Slowly, as it gets late, the storefronts' lights go dim and the buildings turn from glittering chapels to dark mausoleums. The streets go quiet, save for a lone, hoarse-voiced man hawking lottery tickets. In a corner, the narrator passes by a little man begging for alms: he recognises him as the old Latin teacher who had taught him at school.

====The Dead Hours====
In the silence of night all that can be heard is the clacking of shutters and the jangle of locks, as the narrator continues his stroll along a row of stately façades. He wishes for immortality ("Oh, if I'd never die! If forever / I'd seek and attain the perfection of things!", lines 145–146) as he imagines the youth that now sleeps will in dreams stumble upon the clarity needed to "explore every continent / And sail across the watery expanses!" (lines 155–156) like their forebears once did. This seems to mirror an episode in Canto X of Camões's The Lusiads, in which sea-goddess Tethys prophesies the coming of great Portuguese navigators in years to come.

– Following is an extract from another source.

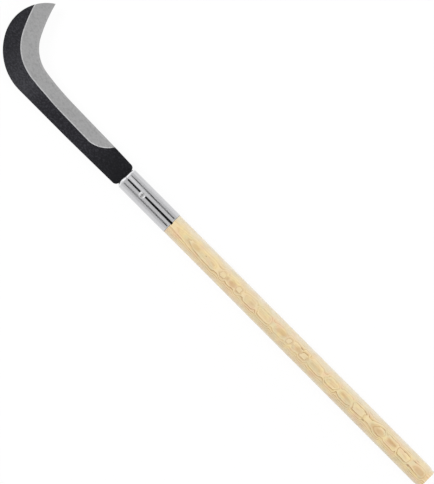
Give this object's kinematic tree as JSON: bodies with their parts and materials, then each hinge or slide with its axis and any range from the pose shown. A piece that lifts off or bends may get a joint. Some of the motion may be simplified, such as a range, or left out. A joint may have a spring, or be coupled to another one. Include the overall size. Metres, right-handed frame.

His optimism is soon overcome by the flash of a knife in the shadows and the sound of a strangled cry for help. All he sees appalls him: a decadent society that lives walled in stone, murky streets, sorry drunkards staggering home, night watchmen making their rounds, sick prostitutes smoking in their balcony windows.

The closing verse speaks not of the narrator's anguish, but of human pain in itself: how it thrives in decadence and has its horizons set on the city's irregular mass of tomblike buildings, like a baleful sea.